| Sigh...where to start? First, I applaud your passion for making the web a better place, and for being willing to put yourself out there and be open with your views. That said, there's a number of problems with what you're saying and the proposed solution, but let me point out just a few: 1. Normal people don't care. Seriously, my mom uses a handful of websites and doesn't really care about any of the problems you mention. If a solution were offered and it was more convenient, she might use it, but it's just not a big deal to her. 2. Identity and data centralization seem to offer a lot of security risks and the philosophical problem of putting all that data into the hands of one company, or even just a few companies. Making an open, distributed standard sounds good, but in practice, I think a few companies (Google, Microsoft, Facebook, Amazon) would end up handling the gateway role for 95% of users, which puts you in an even more dangerous position. 3. The big players have little incentive to lower barriers to entry, and you have a chicken/egg problem in trying to force them to 'adapt or die'. Also, see #1. 4. If OpenID and OAuth aren't working (agree on the 1st, not sure on the 2nd), why not, and why would this be any different? 5. I don't see any way of implementing something like this over the next 50 years without either a) government mandate, or b) every internet giant getting involved.

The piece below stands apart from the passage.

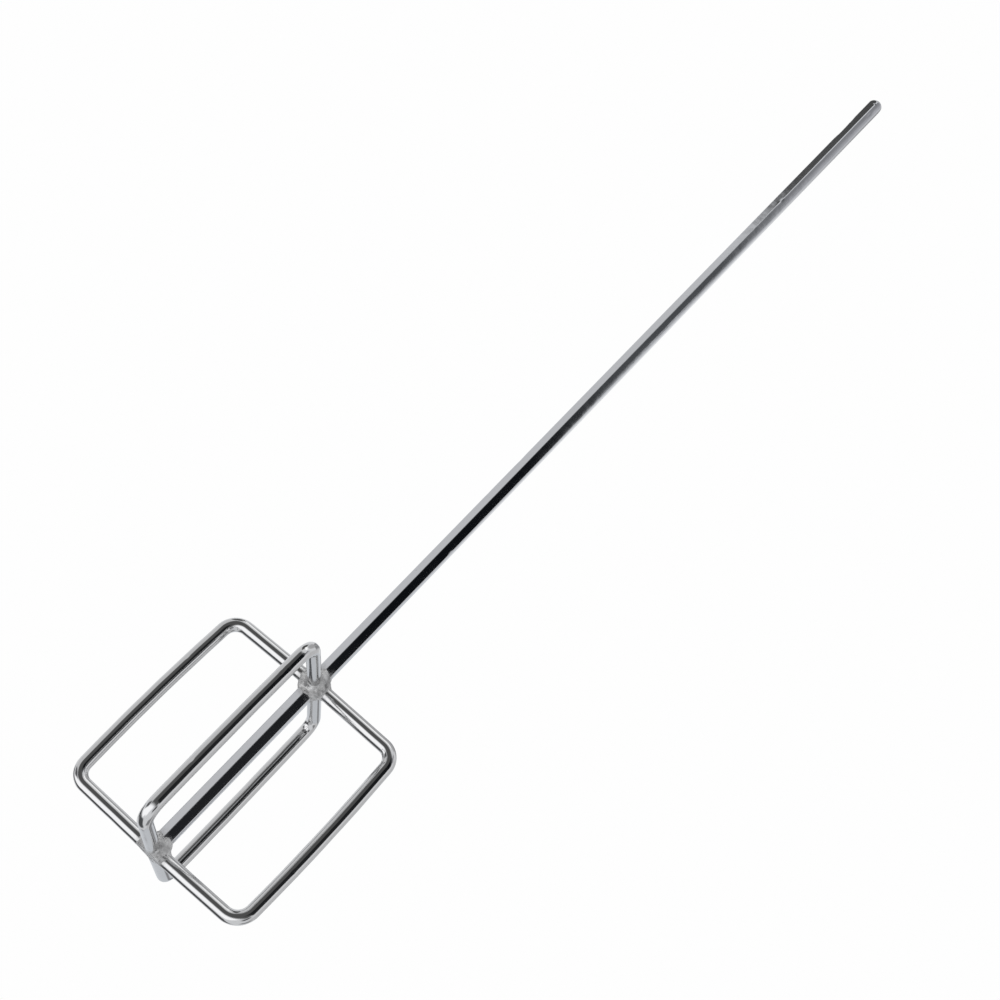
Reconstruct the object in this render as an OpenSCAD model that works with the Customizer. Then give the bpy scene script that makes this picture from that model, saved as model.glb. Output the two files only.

As I pointed out above, the internet giants are unlikely to do this, and the government getting more involved in the web is the last thing we need. I think some of the problems you pointed out are legit, but I'm not sure that this kind of a system is really any better. It seems you'd be swapping one set of problems for another, and the new set of problems would seem to make the web extremely vulnerable to being controlled by a few large organizations, or the government. Over time, I see this kind of centralization and "perfect system" model resulting in stagnation and oppression. |
+1
The OP says why YC won't fund him (single founder, no biz model), but he's overlooking the doozy. YC has freakin' T-SHIRTS that say "Make something people want". Not is this addressing a problem that 99.9% of people don't have, but it's also something that the big web properties don't want (for a number of reasons).
Solve problems. Solve painful problems. Or, if you're more consumer focused, get smart about dopamine.